Material:
Start

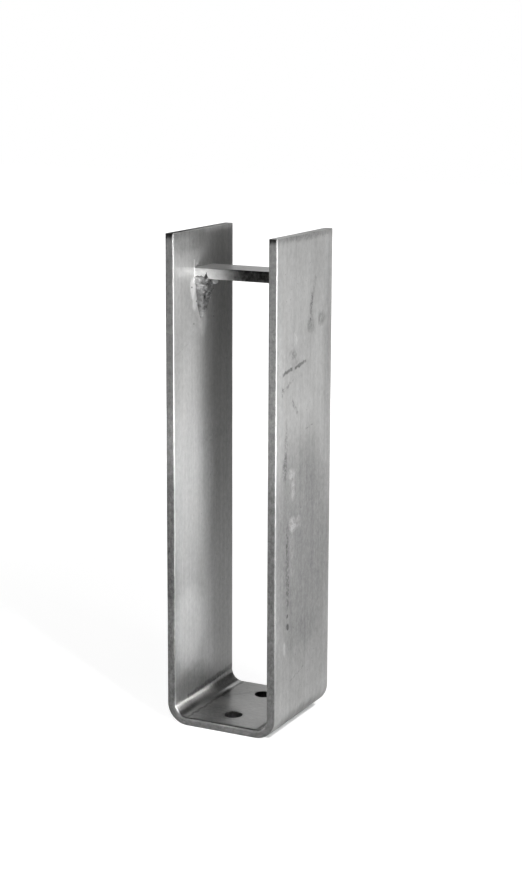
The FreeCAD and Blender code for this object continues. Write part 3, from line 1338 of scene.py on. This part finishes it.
@dataclass(frozen=True)
class Studio:
    """Floor, world light and lamps."""

    lamps: tuple[Lamp, ...] = LAMPS
    world: float = 0.02
    spread: float = 6.0

    def floor(self) -> bpy.types.Object:
        """Lay a wide floor that the object stands on.

        Returns:
            The floor.
        """
        mesh = bmesh.new()
        bmesh.ops.create_grid(mesh, x_segments=8, y_segments=8, size=self.spread)
        made = make_object("studio_floor", mesh, 30.0)
        made.data.materials.append(StudioSurface("white_floor").material())
        return made

    def light_world(self) -> None:
        """Light the room evenly and show it white behind the object."""
        graph = Graph(bpy.data.worlds.new("room"))
        seen = graph.node("ShaderNodeLightPath", {}, {}, "Is Camera Ray")
        strength = graph.node("ShaderNodeMapRange", {}, {"Value": seen, "To Min": self.world, "To Max": 1.0})
        room = graph.node("ShaderNodeBackground", {}, {"Color": (1.0, 1.0, 1.0, 1.0), "Strength": strength})
        bpy.context.scene.world = graph.finish(room)

    def build(self) -> None:
        """Set the whole studio up."""
        low, high = CAD_BOX
        self.floor()
        self.light_world()
        for lamp in self.lamps:
            lamp.build((low + high) / 2)
            LOG.info("lamp %s: %.1f W", lamp.name, lamp.watts)


@dataclass(frozen=True)
class StudioCamera:
    """The camera, by where it stands round the object."""

    azimuth: float = 26.60
    elevation: float = 11.91
    roll: float = 0.26
    distance: float = 1.680
    aim: Triple = (0.00703, 0.00844, 0.25407)
    lens: float = 78.63

    def build(self) -> bpy.types.Object:
        """Set the camera up and make it the scene's camera.

        Returns:
            The camera.
        """
        data = bpy.data.cameras.new("camera")
        data.lens = self.lens
        data.sensor_width = 36.0
        made = show("camera", data)
        back = direction(self.azimuth, self.elevation)
        made.location = Vector(self.aim) + back * self.distance
        facing = back.to_track_quat("Z", "Y").to_matrix().to_4x4()
        turned = facing @ Matrix.Rotation(math.radians(self.roll), 4, "Z")
        made.rotation_euler = turned.to_euler()
        bpy.context.scene.camera = made
        return made


# ------------------------------------------------------------------ the build


def leg_marks(strap: Strap) -> tuple[ScratchOrPaintedStreak | SmudgeOrPaintedLight, ...]:
    """The marks that handling left on the outside of the right leg, with painted shade at its top end
    and on its outer bend.

    Args:
        strap: the strap, which turns heights into places along the bar.

    Returns:
        The marks, in millimetres across and along the bar.
    """
    at = partial(strap.mark_place, Side.RIGHT)
    return (
        # Broad darker areas, over the lower part of the leg and along its back edge.
        SmudgeOrPaintedLight(at(0, 165), (80, 125), -0.36, 0.2),
        SmudgeOrPaintedLight(at(0, 60), (80, 46), -0.12, 0.2),
        SmudgeOrPaintedLight(at(48, 330), (12, 110), -0.10, 0.3),
        # A scuff that runs down to two round press marks.
        ScratchOrPaintedStreak(at(20, 396), at(13, 376), 3.4, -0.22),
        ScratchOrPaintedStreak(at(13, 382), at(11, 363), 3.6, -0.40),
        SmudgeOrPaintedLight(at(11, 357), (9, 9), -0.34, 0.6),
        SmudgeOrPaintedLight(at(33, 360), (9, 9), -0.33, 0.6),
        # Short dark scratches, with speckled patches between them.
        ScratchOrPaintedStreak(at(-42, 321), at(-26, 324), 2.0, -0.58, 0.2),
        ScratchOrPaintedStreak(at(-18, 323), at(1, 327), 2.0, -0.54, 0.3),
        ScratchOrPaintedStreak(at(-43, 307), at(-23, 313), 2.0, -0.36),
        SmudgeOrPaintedLight(at(-22, 336), (9, 5), -0.28, 1.0),
        SmudgeOrPaintedLight(at(-43, 306), (4, 5), -0.30, 1.0),
        ScratchOrPaintedStreak(at(-24, 295), at(-14, 284), 2.6, -0.44),
        ScratchOrPaintedStreak(at(3, 267), at(17, 269), 1.0, -0.30),
        SmudgeOrPaintedLight(at(-36, 262), (4, 24), -0.30, 1.0),
        SmudgeOrPaintedLight(at(-38, 240), (6, 14), -0.34, 1.0),
        SmudgeOrPaintedLight(at(-31, 150), (5, 45), -0.32, 1.0),
        # Pale scuffs down the front part of the leg.
        SmudgeOrPaintedLight(at(-24, 232), (8, 6), 0.42, 1.0),
        SmudgeOrPaintedLight(at(-22, 218), (5, 12), 0.38, 1.0),
        SmudgeOrPaintedLight(at(-22, 187), (8, 9), 0.50, 1.0),
        SmudgeOrPaintedLight(at(-10, 187), (7, 7), 0.32, 1.0),
        SmudgeOrPaintedLight(at(-25, 160), (9, 30), 0.20, 1.0),
        SmudgeOrPaintedLight(at(-19, 348), (4, 8), 0.22),
        SmudgeOrPaintedLight(at(-16, 327), (7, 8), -0.14, 1.0),
        SmudgeOrPaintedLight(at(-37, 79), (4, 8), 0.34, 0.4),
        # Two dark dots and a hair line; painted shade at the top end of the leg, where the light falls off,
        # and over the floor's reflection on its outer bend.
        SmudgeOrPaintedLight(at(-30, 106), (2.6, 2.6), -0.50, 0.2),
        SmudgeOrPaintedLight(at(-30, 97), (3.0, 3.4), -0.55, 0.2),
        ScratchOrPaintedStreak(at(-24, 46), at(2, 52), 1.0, -0.26),
        SmudgeOrPaintedLight(at(0, 434), (60, 5), -0.22, 1.0),
        SmudgeOrPaintedLight((0, strap.flat_half / MM + 8), (80, 17), -0.50, 0.1),
    )


def inner_marks(strap: Strap) -> tuple[ScratchOrPaintedStreak | SmudgeOrPaintedLight, ...]:
    """The marks and the painted light and shade on the inside of the strap: round the left weld, in the
    left bend and on the base.

    Args:
        strap: the strap, which turns heights into places along the bar.

    Returns:
        The marks, in millimetres across and along the bar.
    """
    at = partial(strap.mark_place, Side.LEFT)
    bend_start, bend_end = strap.flat_half / MM, (strap.flat_half + strap.bend_run) / MM
    return (
        # Painted light and shade over the left leg: shade at its top, over its back part where the right
        # leg shades it, low down by the bend and over the highlight in the bend; light on its lit front.
        SmudgeOrPaintedLight(at(-30, 432), (40, 20), -0.34, 0.2),
        SmudgeOrPaintedLight(at(-30, 220), (34, 150), 0.14, 0.0),
        SmudgeOrPaintedLight(at(40, 240), (46, 290), -0.24, 0.1),
        SmudgeOrPaintedLight(at(-30, 84), (36, 46), 0.34, 0.0),
        SmudgeOrPaintedLight(at(-20, 26), (44, 24), -0.26, 0.2),
        SmudgeOrPaintedLight((-40, -bend_start - 11), (24, 10), -0.30, 0.2),
        # Painted reflection of the weld's front flank in the leg, in front of the weld and below it, a
        # painted bright line along the bar's front edge, and hair lines near it.
        SmudgeOrPaintedLight(at(-3, 354), (9, 16), 0.34, 0.2),
        SmudgeOrPaintedLight(at(-21, 386), (6, 11), 0.62, 0.1),
        SmudgeOrPaintedLight(at(-18, 374), (5, 11), 0.50, 0.1),
        ScratchOrPaintedStreak(at(-14, 366), at(-7, 352), 3.4, 0.10, 0.3),
        ScratchOrPaintedStreak(at(-18, 410), at(-18, 391), 0.9, 0.70, 0.0),
        ScratchOrPaintedStreak(at(-54, 330), at(-30, 338), 1.2, -0.14),
        SmudgeOrPaintedLight(at(10, 250), (40, 9), -0.08, 1.0),
        # Press lines and a darker patch in the bend; on the base, painted shade over its front-left part
        # and round the front hole, and two stains.
        ScratchOrPaintedStreak((-52, -bend_start + 1), (52, -bend_start + 1), 2.2, -0.42, 0.3),
        ScratchOrPaintedStreak((-30, -bend_end + 1), (54, -bend_end - 3), 3.6, -0.36, 0.3),
        SmudgeOrPaintedLight((30, -bend_end + 6), (34, 12), -0.30, 0.5),
        SmudgeOrPaintedLight((-34, -16), (30, 24), -0.34, 0.4),
        SmudgeOrPaintedLight((-30, 0), (14, 12), -0.30, 0.6),
        ScratchOrPaintedStreak((10, -30), (34, -8), 3.0, -0.20),
        ScratchOrPaintedStreak((-12, 8), (8, 22), 1.2, 0.16),
    )


def wall_painted_light(strap: Strap) -> tuple[ScratchOrPaintedStreak | SmudgeOrPaintedLight, ...]:
    """Painted light and shade on the walls: painted shade in the holes, painted light on the upper
    front edges of both legs, and painted shade lower on the left one.

    Args:
        strap: the strap, which turns heights into places along the bar.

    Returns:
        The marks, in millimetres across and along the bar.
    """
    upper, lower = strap.along_leg(390 * MM) / MM, strap.along_leg(165 * MM) / MM
    return (
        # Painted shade in the two holes.
        SmudgeOrPaintedLight((-30, 0), (15, 15), -0.75, 0.0),
        SmudgeOrPaintedLight((30, 0), (15, 15), -0.75, 0.0),
        # Painted light on the upper front edges of the legs, painted shade lower on the left one.
        SmudgeOrPaintedLight((-55, -upper), (12, 190), 0.22, 0.3),
        SmudgeOrPaintedLight((-55, upper), (12, 190), 0.27, 0.3),
        SmudgeOrPaintedLight((-55, -lower), (12, 70), -0.12, 0.3),
    )


def build_part() -> None:
    """Build the pieces of the post base with their finishes."""
    strap = Strap()
    strap_steel = MillSteel(
        "mill_steel",
        edge_face=strap.high.y,
        thickness=strap.thickness,
        inside_marks=inner_marks(strap),
        outside_marks=leg_marks(strap),
        wall_painted_light=wall_painted_light(strap),
    )
    # A lighter copy of the strap's steel: the extra lightness is painted light for the bright reflection on
    # the bar's top.
    bar_steel = MillSteel(
        "bar_steel",
        colour=(0.76, 0.76, 0.755),
        clouds=0.06,
        unevenness=2.0,
        # Painted shadow of the right leg over the right part of the bar's front face.
        outside_marks=(SmudgeOrPaintedLight((-17, 23), (3, 44), -0.86, 0.1),),
    )
    strap.build(strap_steel.material())
    CrossBar().build(bar_steel.material())
    weld_metal = WeldMetal("weld_metal").material()
    for side in Side:
        WeldHeap(side).build(weld_metal)


def main() -> None:
    """Build the part, the studio and the camera."""
    logging.basicConfig(level=logging.INFO, format="%(name)s %(message)s")
    build_part()
    Studio().build()
    StudioCamera().build()
    bpy.context.scene.view_settings.view_transform = "Standard"


if __name__ == "__main__":
    main()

End

The task:
Copy out the listing above, line by line and exactly, from its first line to the line holding "bpy.context.scene.world = graph.finish(room)", inclusive.

The answer:
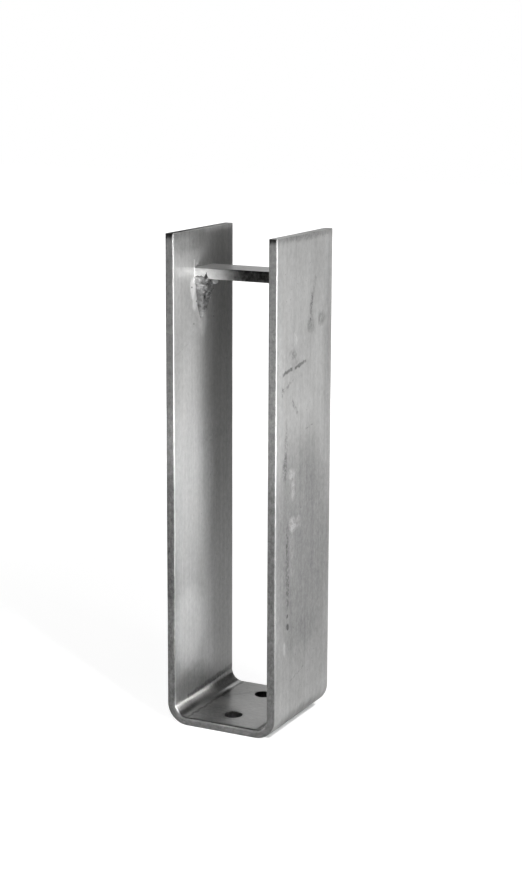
The FreeCAD and Blender code for this object continues. Write part 3, from line 1338 of scene.py on. This part finishes it.
@dataclass(frozen=True)
class Studio:
    """Floor, world light and lamps."""

    lamps: tuple[Lamp, ...] = LAMPS
    world: float = 0.02
    spread: float = 6.0

    def floor(self) -> bpy.types.Object:
        """Lay a wide floor that the object stands on.

        Returns:
            The floor.
        """
        mesh = bmesh.new()
        bmesh.ops.create_grid(mesh, x_segments=8, y_segments=8, size=self.spread)
        made = make_object("studio_floor", mesh, 30.0)
        made.data.materials.append(StudioSurface("white_floor").material())
        return made

    def light_world(self) -> None:
        """Light the room evenly and show it white behind the object."""
        graph = Graph(bpy.data.worlds.new("room"))
        seen = graph.node("ShaderNodeLightPath", {}, {}, "Is Camera Ray")
        strength = graph.node("ShaderNodeMapRange", {}, {"Value": seen, "To Min": self.world, "To Max": 1.0})
        room = graph.node("ShaderNodeBackground", {}, {"Color": (1.0, 1.0, 1.0, 1.0), "Strength": strength})
        bpy.context.scene.world = graph.finish(room)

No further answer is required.